Hudson recruitment specialist Natalie Treloar says a legal background, though viewed favourably, does not necessarily translate into a job of your choice.
"A legal background is highly regarded for the structured and disciplined approach that comes with it," says Treloar.
"However, employers will always seek relevant skills, competencies and experience for the position they are recruiting for, so a legal background on its own isn't necessarily a strength."
Further, Wallman believes the trend of moving away from generalist practitioners to specialists presents another difficulty for those looking to get out of the law.
"The trend these days of pigeonholing lawyers makes it difficult to jump out of the profession and do something that seems a long way out of your comfort zone," he says.
Leaving the law may not be an easy decision, and there are undoubtedly myriad challenges and justified fears.
But amongst those that take the plunge every year, many come out the other side with a rewarding and fulfilling new career.
Wallman, for one, hasn't looked back, and taking the plunge means he now only works two days a week.
"I absolutely made the right decision to get out. Hello! I have a five day weekend.
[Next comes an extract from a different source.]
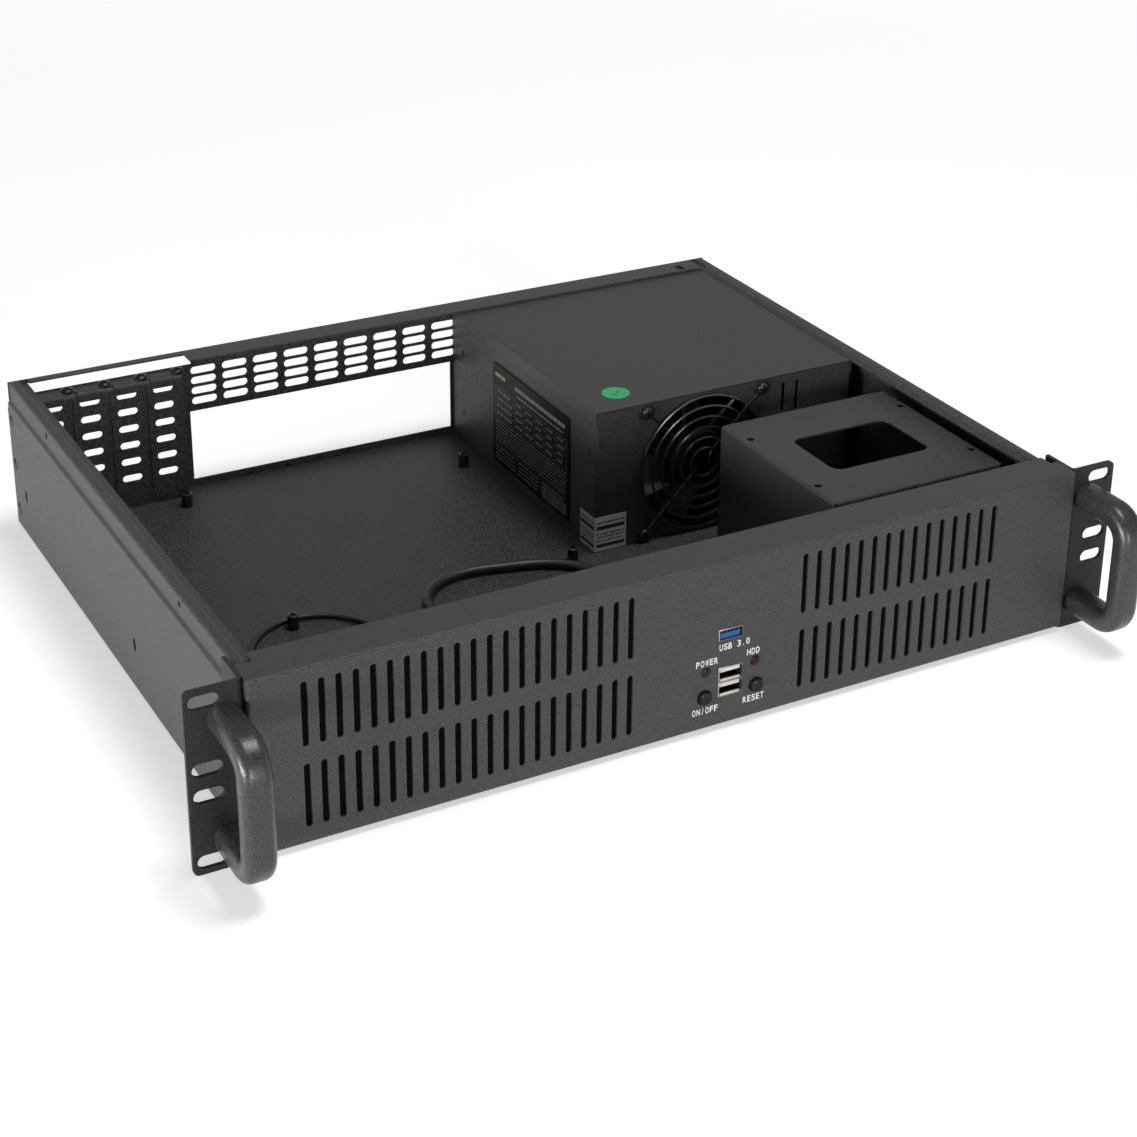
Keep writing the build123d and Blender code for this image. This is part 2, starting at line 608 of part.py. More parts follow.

There is no way I'd go back," he laughs.
Pincus, too, has never looked back, and has just one piece of advice for those considering a change of direction.
"Do it," she says.
And with reality television shows like MasterChef currently capturing our imaginations - not least because it showcases ordinary people (and numerous lawyers!) foregoing stability to chase a dream - perhaps there has never been a better time to accept that if the shoe doesn't fit, it might be time to try on another.